Ricordato ieri mattina il centenario della morte di Melito Amorosi, il fascista aggredito da avversari politici e deceduto il 7 settembre 1921 in ospedale per le gravi ferite.

Una delegazione del Comitato Pro Centenario di Viterbo, guidata dal Senatore Ferdinando Signorelli e da Gennaro Ramacciani, ha deposto un omaggio floreale in via del Paradiso, dove l’Amorosi venne picchiato e accoltellato dagli Arditi del Popolo, e sulla tomba del martire.

Melito (in alcuni documenti è indicato anche come Mellito) Amorosi nasce a Marta (VT) il 15 marzo 1888, e al momento del decesso è residente a Sermugnano, frazione del Comune di Castiglione in Teverina.

Dopo aver prestato servizio di leva in artiglieria, il 31 ottobre 1920 è riformato dall’ospedale militare di Roma per una lesione molto importante all’avambraccio sinistro, avvenuta durante la sua attività lavorativa di fabbricante di fuochi d’artificio.

Aderisce al Fascismo e si distingue per ardimento e coraggio nonostante la grave mutilazione. Il 28 agosto 1921 è a Viterbo per preparare lo spettacolo pirotecnico in onore della Santa patrona della città, Santa Rosa, che si celebra con una solenne processione la sera del 3 settembre.
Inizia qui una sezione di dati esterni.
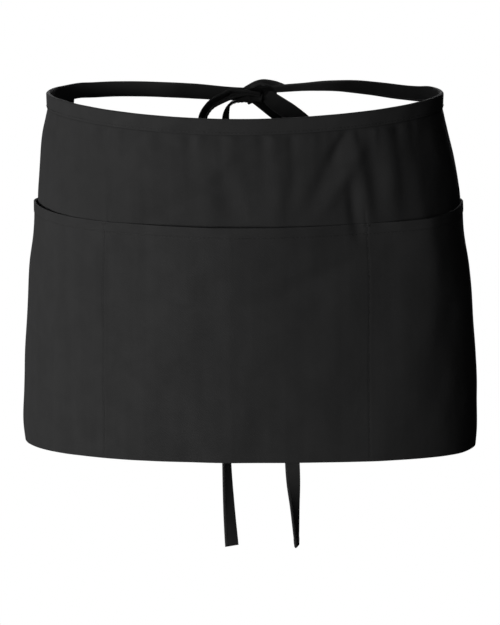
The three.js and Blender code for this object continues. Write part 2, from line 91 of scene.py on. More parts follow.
class ApronLook(bpy.types.PropertyGroup):
    cloth: colour("Cloth", "Black twill of the panel and the pockets", (0.0238, 0.0238, 0.0239))
    strap: colour("Strap", "Black twill of the waistband and the straps", (0.0255, 0.0255, 0.0256))
    thread: colour("Thread", "Black sewing thread", (0.015, 0.015, 0.015))
    # Pale tone of rubbed edges and slubs, also mixed in as painted light where the edge attribute is above 1.2
    lint_and_painted_light: colour("Worn edge", "Where the twill is rubbed paler", (0.07, 0.07, 0.07))
    twill: length("Twill", "Distance between the twill's diagonal ribs", 0.00115)


class ApronStudio(bpy.types.PropertyGroup):
    distance: length("Camera distance", "From the camera to the middle of the apron", 4.5)
    height: length("Aim height", "Height that the camera aims at", -0.1843)
    elevation: bpy.props.FloatProperty(
        name="Elevation", description="How far the camera looks down", default=math.radians(9),
        unit="ROTATION", subtype="ANGLE",
    )
    framed: length("Framed height", "Height of the picture at the apron", 0.51875)
    key_power: power("Key light", "Power of the soft box in front", 134)
    side_power: power("Side light", "Power of the soft box at the left", 78)
    back_power: power("Back light", "Power of the soft box behind", 110)
    floor_drop: length("Floor", "How far the floor is below the origin", 1.02)


# The worn shape that the cloth takes, and where the cloth lies on it

WAIST_HALF_WIDTH, WAIST_HALF_DEPTH = 0.1624, 0.119
HEM_HALF_WIDTH, HEM_HALF_DEPTH = 0.187, 0.125

# How far to the right the waist's middle and the panel's middle are
WAIST_SHIFT, WORN_SHIFT = -0.0041, -0.013

# How far the waist dips in front, the hem drops at the right, the mouth rises at the sides, the corners drop, the
# right side tilts up, and the cloth puffs out under the waistband
WAIST_DIP, HEM_DROP, MOUTH_RISE = 0.0087, 0.0045, 0.005
CORNER_DROP, SIDE_TILT, PUFF = 0.0028, 0.0009, 0.0006

# The hips: shares of the panel's length, and there the shares of the way from the waist's to the hem's width and
# depth, and of the waist's shift
HIPS = dict(
    drop=[0, 0.05, 0.115, 0.2, 0.29, 0.42, 0.5, 0.59, 0.68, 0.85, 0.955, 1],
    wider=[0, 0, 0.15, 0.327, 0.431, 0.53, 0.7, 0.8, 0.875, 0.975, 0.985, 0.93],
    deeper=[0, 0, 0.2, 0.4, 0.6, 0.8, 0.9, 0.96, 1, 1, 1, 1],
    shift=[1, 1, 0.98, 0.5, 0.3, 0.06, 0.05, -0.05, -0.09, -0.11, -0.11, -0.11],
)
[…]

La sua presenza a Viterbo è segnalata agli antifascisti locali, che organizzano un’aggressione. I sovversivi, nei giorni precedenti, hanno dichiarato pubblicamente di essere pronti a saldare il conto con l’Amorosi se si farà vedere in città. Preparano quindi con cura l’agguato, rompono le lampadine dell’illuminazione stradale e si appostano nei pressi del magazzino temporaneo di fuochi d’artificio, situato fuori dal centro abitato, in via del Paradiso.

Quando l’Amorosi giunge all’inizio della via, accompagnato da un suo operaio, tale Giovanni Roncio, si accorge che la strada è buia. Improvvisamente, usciti dal loro nascondiglio, alcuni sovversivi si lanciano sull’Amorosi. Si tratta degli Arditi del Popolo, la formazione squadristica composta da estremisti di sinistra. Il povero Amorosi è circondato, pugnalato quattordici volte e colpito ripetutamente con mazze ferrate. Benché preso di sorpresa si difende come può. Quando gli aggressori fuggono, si alza faticosamente in piedi e raggiunge barcollando il Bar Garbini, poco fuori Porta Fiorentina. Qui viene soccorso da alcuni giovani e trasportato in ospedale, dove è interrogato dai Carabinieri e, nonostante il dolore lancinante causato dalle pugnalate e dai colpi di mazza ricevuti, riesce a dare indicazioni agli investigatori per individuare gli aggressori.

Melito Amorosi muore nella notte tra il 7 e l’8 settembre 1921. Lascia una bambina di otto anni. Il suo corpo, seppellito in una fossa comune, nel 1924 sarà riesumato e troverà una definitiva e degna sistemazione.